Lack of transparency is becoming an increasingly common problem across studies cited in public policy debates, and it is often used by industries and special interests to cloak their objectives in a veil of technical legitimacy. Drilled Media reported on the role of respected consultancies in helping to legitimize otherwise suspect conclusions regarding the fossil fuel industry’s role in the energy transition. Drilled Media highlighted the multinational consulting group ICF and its lack of transparency in studies produced for petroleum-industry trade groups such as the National Ocean Industries Association and the American Gas Association.

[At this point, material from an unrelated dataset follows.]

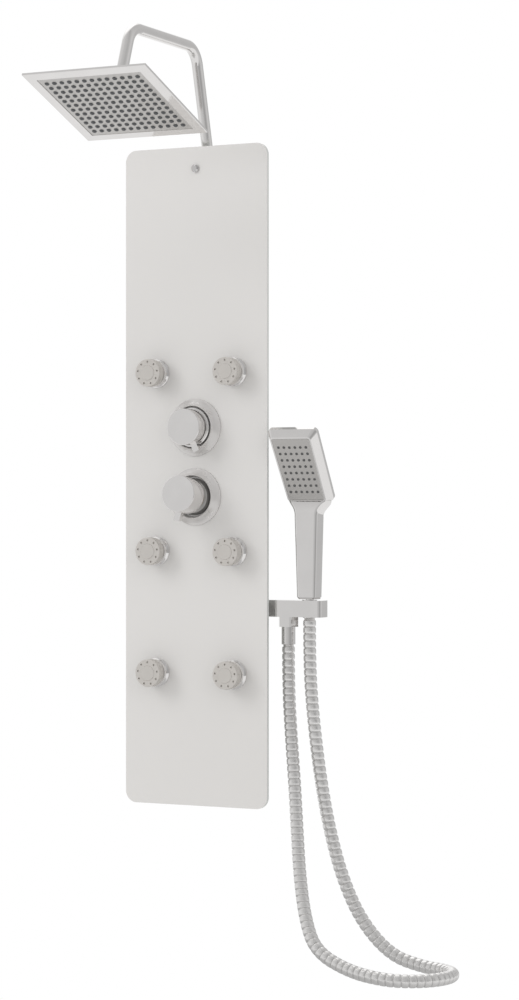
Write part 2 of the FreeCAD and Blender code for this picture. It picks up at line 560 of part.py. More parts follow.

Given the financial incentives of petroleum-industry trade groups, one might reasonably conclude that the lack of full transparency in these studies is purposeful deception. Without independent parties being able to fully inspect and stress-test the models, data, and assumptions used to generate the reports, oil and gas interests cite the reports’ questionable conclusions with impunity. All too often, neither journalists nor decision-makers are able to understand the studies, let alone refute their methods and conclusions.
Demanding transparency is especially important in matters of public policy and the public interest. Full disclosure of reports’ data and methods should be a minimum bar that all research and analysis must clear to be deemed credible and trustworthy. Those entrusted to protect the public interest must demand transparency from the authors of complex technical analyses such that others are able to vet the work. Citing reports whose methods and data are cloaked (intentionally or not) in obscurity is neither good technical practice nor in the public interest. If a report’s authors have not made clear and publicly available all code of their model, all input data, all model settings, and all of their assumptions, we can’t fully trust their conclusions. The work may be sound, but it merits a closer look before we write the headline.
Lindsey Gulden is an independent data scientist and a member of the Science Roundtable on Carbon Capture. She worked for ExxonMobil for a decade and is now working to advance climate action.